> **PROVIDED DATA**:
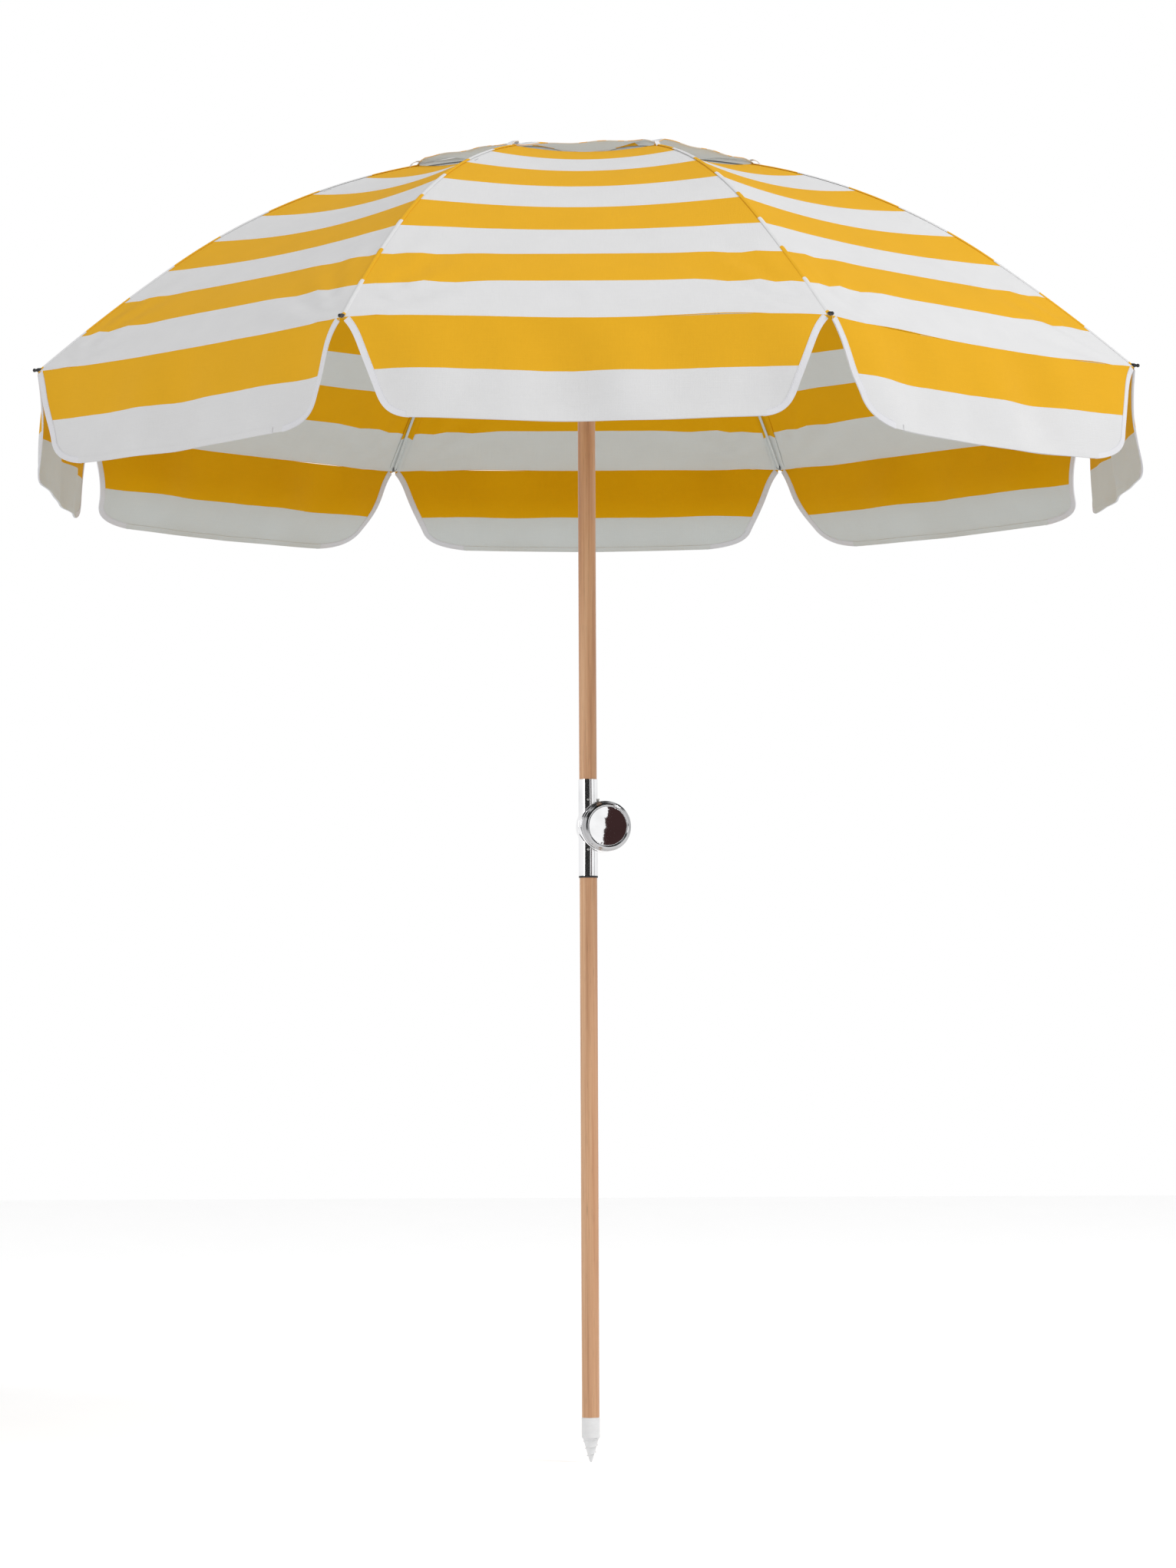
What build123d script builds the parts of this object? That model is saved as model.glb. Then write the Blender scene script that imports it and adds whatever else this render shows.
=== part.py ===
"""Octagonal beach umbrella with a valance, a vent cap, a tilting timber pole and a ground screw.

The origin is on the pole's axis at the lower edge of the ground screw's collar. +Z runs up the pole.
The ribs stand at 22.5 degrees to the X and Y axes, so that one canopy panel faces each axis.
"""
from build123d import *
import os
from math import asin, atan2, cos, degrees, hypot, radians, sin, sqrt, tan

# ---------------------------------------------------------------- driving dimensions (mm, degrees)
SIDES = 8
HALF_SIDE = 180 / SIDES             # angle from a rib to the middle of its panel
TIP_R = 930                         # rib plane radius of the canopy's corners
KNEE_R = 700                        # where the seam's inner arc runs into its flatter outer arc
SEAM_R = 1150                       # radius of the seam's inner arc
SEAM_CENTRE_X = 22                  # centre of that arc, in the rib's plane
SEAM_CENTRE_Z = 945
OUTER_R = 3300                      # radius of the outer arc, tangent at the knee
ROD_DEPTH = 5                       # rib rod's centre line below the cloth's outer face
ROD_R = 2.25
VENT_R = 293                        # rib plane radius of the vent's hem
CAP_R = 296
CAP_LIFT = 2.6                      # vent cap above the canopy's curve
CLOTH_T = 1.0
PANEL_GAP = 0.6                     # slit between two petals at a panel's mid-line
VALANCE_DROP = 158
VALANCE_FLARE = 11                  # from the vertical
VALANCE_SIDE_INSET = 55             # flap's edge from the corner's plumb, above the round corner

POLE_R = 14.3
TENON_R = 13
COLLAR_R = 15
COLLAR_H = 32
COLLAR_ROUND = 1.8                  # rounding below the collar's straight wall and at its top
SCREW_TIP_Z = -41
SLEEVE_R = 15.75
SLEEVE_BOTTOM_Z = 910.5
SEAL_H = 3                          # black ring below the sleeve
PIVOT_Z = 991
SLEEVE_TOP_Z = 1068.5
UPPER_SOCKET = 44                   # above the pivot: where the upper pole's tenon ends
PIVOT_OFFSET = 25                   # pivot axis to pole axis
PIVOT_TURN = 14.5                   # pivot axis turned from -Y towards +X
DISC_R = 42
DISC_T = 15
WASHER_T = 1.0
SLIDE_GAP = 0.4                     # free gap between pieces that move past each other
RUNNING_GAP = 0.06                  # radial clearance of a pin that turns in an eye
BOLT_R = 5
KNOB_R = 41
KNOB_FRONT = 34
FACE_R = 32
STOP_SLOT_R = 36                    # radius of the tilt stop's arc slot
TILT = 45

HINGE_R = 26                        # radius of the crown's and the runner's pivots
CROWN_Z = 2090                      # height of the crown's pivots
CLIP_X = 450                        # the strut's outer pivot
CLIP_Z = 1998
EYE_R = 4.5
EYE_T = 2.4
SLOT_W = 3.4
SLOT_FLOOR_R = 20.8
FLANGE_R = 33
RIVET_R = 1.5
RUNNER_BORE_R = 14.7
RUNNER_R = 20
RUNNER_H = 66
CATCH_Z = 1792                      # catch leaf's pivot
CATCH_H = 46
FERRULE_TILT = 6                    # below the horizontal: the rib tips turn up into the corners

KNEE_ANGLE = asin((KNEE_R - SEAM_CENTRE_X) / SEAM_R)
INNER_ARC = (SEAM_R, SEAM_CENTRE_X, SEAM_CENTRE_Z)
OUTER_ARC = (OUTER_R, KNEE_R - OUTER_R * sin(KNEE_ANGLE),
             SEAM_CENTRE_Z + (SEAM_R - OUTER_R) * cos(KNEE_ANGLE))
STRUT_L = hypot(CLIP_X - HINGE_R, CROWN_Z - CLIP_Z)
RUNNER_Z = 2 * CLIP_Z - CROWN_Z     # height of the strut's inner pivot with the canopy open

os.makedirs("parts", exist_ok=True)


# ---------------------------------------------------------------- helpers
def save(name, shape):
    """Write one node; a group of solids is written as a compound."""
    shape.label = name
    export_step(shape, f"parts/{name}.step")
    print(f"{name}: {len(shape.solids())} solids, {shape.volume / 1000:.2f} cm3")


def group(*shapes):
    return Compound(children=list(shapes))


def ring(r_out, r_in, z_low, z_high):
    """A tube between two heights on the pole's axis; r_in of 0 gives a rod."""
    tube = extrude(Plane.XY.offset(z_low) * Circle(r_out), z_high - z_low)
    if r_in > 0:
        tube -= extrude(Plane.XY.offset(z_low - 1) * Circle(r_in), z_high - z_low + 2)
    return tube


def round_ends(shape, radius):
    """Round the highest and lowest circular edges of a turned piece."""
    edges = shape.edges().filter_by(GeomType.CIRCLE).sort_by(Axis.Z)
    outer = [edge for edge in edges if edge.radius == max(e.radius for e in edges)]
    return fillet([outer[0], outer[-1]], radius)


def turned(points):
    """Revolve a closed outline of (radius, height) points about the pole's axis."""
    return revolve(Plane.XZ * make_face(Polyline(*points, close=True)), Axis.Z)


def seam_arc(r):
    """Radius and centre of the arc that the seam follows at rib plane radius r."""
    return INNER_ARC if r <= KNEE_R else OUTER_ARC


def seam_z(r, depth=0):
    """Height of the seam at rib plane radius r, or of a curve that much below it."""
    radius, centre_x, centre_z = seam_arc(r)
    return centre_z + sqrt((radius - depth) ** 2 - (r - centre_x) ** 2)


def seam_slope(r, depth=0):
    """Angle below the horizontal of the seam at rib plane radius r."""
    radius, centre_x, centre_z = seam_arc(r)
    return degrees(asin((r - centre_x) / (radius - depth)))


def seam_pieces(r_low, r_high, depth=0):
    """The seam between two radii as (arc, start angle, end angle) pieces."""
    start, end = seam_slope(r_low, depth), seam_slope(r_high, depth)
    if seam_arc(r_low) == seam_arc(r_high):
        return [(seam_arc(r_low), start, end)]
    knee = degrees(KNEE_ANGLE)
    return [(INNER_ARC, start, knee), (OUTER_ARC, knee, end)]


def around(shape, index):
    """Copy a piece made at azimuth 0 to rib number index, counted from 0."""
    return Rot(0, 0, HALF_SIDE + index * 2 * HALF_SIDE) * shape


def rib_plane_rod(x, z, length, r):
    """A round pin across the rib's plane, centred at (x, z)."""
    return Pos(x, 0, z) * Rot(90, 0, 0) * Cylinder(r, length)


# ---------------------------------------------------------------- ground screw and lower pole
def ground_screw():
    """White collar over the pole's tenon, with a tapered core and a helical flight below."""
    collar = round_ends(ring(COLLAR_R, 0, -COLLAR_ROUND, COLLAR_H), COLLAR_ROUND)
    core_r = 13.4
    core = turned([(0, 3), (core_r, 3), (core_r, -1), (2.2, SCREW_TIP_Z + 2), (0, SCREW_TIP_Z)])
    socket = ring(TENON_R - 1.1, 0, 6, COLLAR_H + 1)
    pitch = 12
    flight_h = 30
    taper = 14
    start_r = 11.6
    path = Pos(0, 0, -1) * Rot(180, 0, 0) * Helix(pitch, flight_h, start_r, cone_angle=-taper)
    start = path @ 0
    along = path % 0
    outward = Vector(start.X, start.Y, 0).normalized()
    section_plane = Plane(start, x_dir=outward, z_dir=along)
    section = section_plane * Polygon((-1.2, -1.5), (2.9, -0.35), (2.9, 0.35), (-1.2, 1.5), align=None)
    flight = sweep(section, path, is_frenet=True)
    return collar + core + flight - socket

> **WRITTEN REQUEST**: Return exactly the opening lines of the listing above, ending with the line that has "from math import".

> **WRITTEN SOLUTION**:
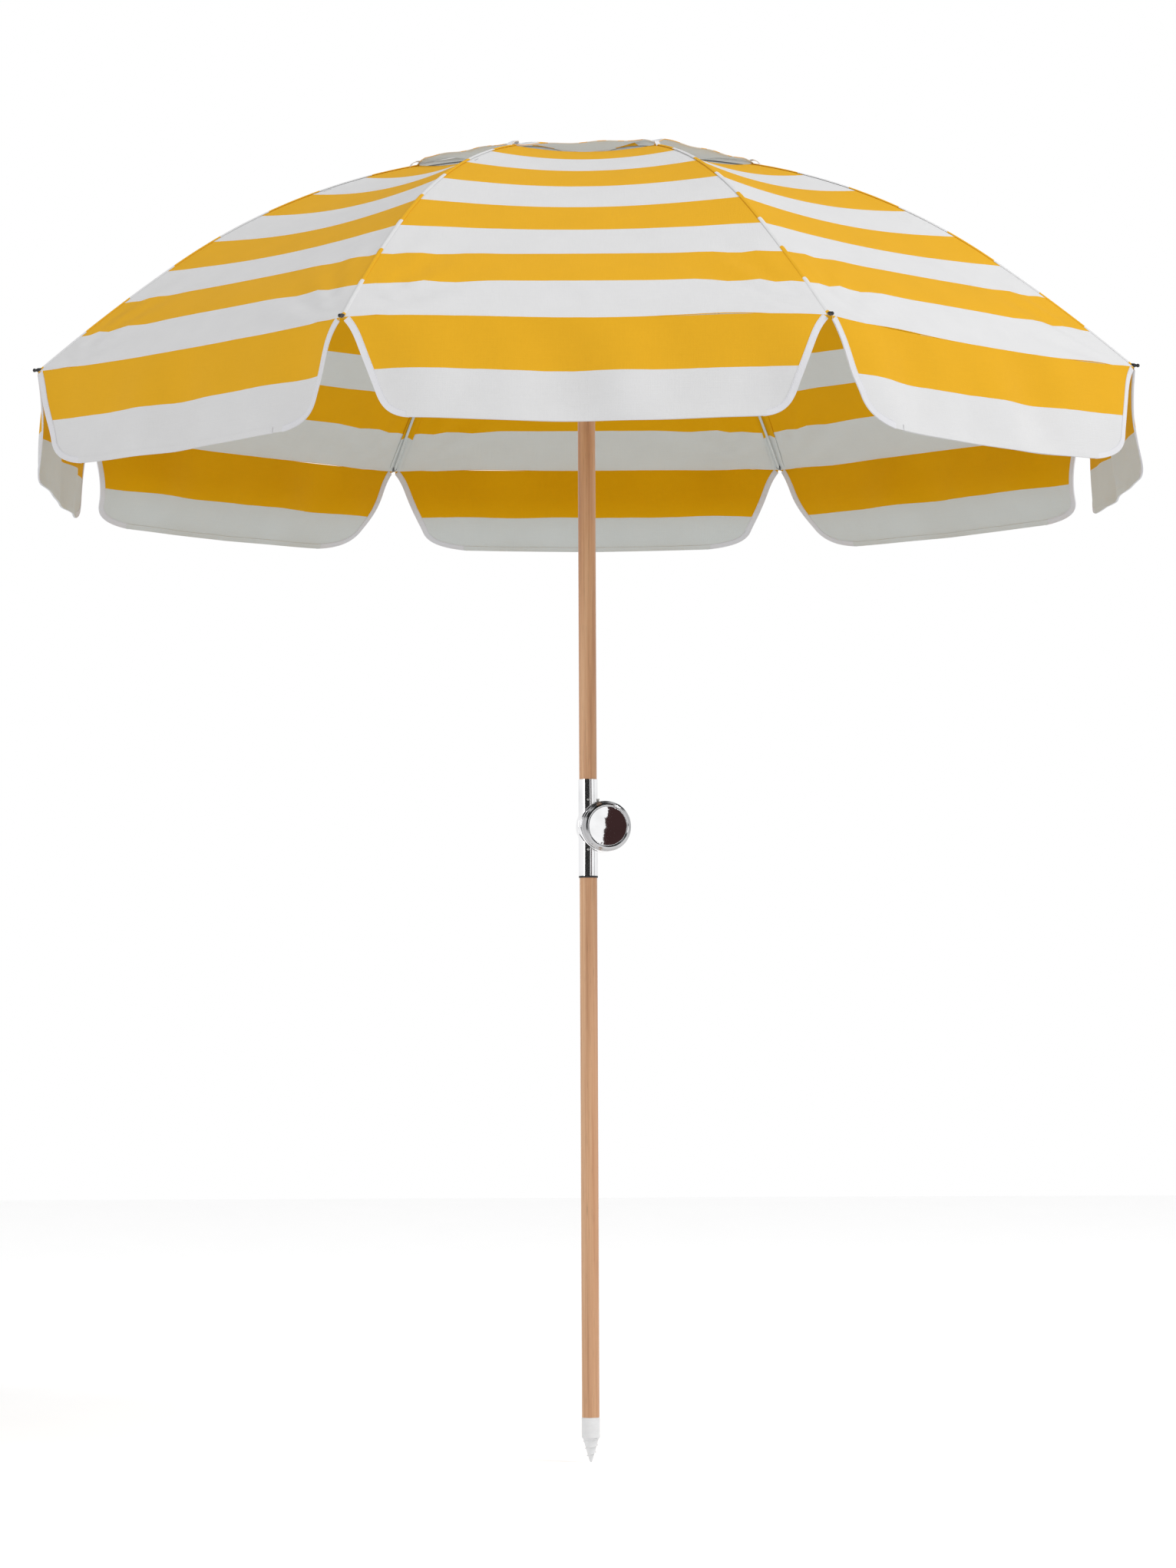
What build123d script builds the parts of this object? That model is saved as model.glb. Then write the Blender scene script that imports it and adds whatever else this render shows.
=== part.py ===
"""Octagonal beach umbrella with a valance, a vent cap, a tilting timber pole and a ground screw.

The origin is on the pole's axis at the lower edge of the ground screw's collar. +Z runs up the pole.
The ribs stand at 22.5 degrees to the X and Y axes, so that one canopy panel faces each axis.
"""
from build123d import *
import os
from math import asin, atan2, cos, degrees, hypot, radians, sin, sqrt, tan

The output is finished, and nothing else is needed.